▸ **Work to complete**
Using the listing below, select the lines with the word "bodies" and copy them.

▸ **Collected data**

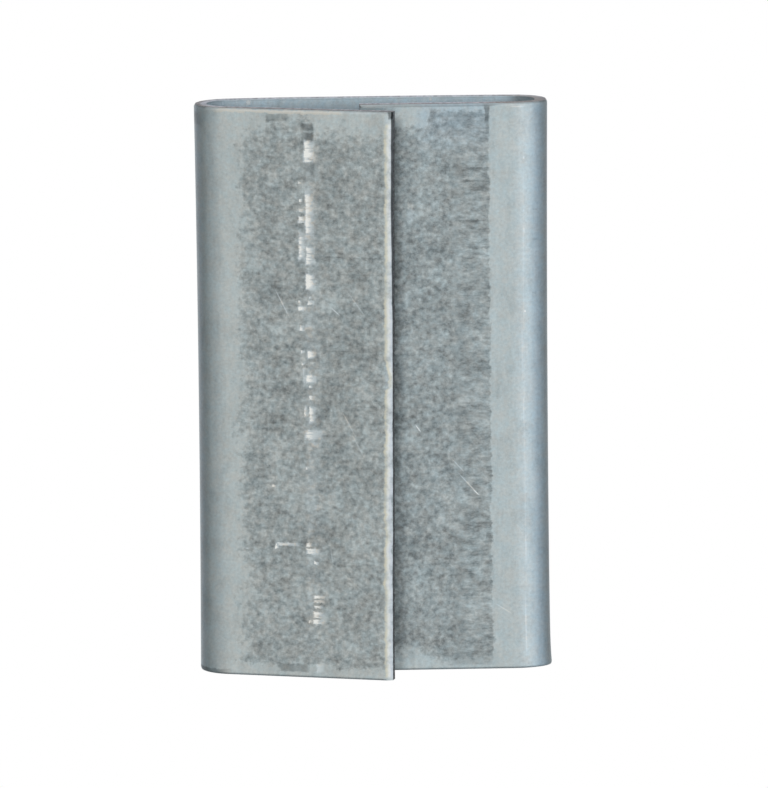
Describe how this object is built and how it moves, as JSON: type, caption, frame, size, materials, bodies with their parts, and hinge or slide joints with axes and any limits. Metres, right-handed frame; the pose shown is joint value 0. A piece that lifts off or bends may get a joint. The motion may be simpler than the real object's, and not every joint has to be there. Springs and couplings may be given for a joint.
{
  "type": "overlap strapping seal",
  "caption": "Closed overlap seal for steel strapping: a strip of zinc-coated sheet bent into a flattened open-ended sleeve, its outer flap lapping over its inner flap.",
  "frame": {"origin": "centre of the bounding box's base, in the plane of the lower cut end", "axes": "+Z along the strap that the seal joins, +X across the strap, and the lapped front faces -Y"},
  "size_m": [0.035, 0.0116, 0.0571],
  "materials": {
    "zinc_plated_steel": "dull blue-grey zinc plating, mottled by the forming dies, with burnished rub marks"
  },
  "bodies": {
    "root": {"seal_sleeve": "zinc_plated_steel"}
  },
  "joints": []
}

▸ **Written answer**
Describe how this object is built and how it moves, as JSON: type, caption, frame, size, materials, bodies with their parts, and hinge or slide joints with axes and any limits. Metres, right-handed frame; the pose shown is joint value 0. A piece that lifts off or bends may get a joint. The motion may be simpler than the real object's, and not every joint has to be there. Springs and couplings may be given for a joint.
  "bodies": {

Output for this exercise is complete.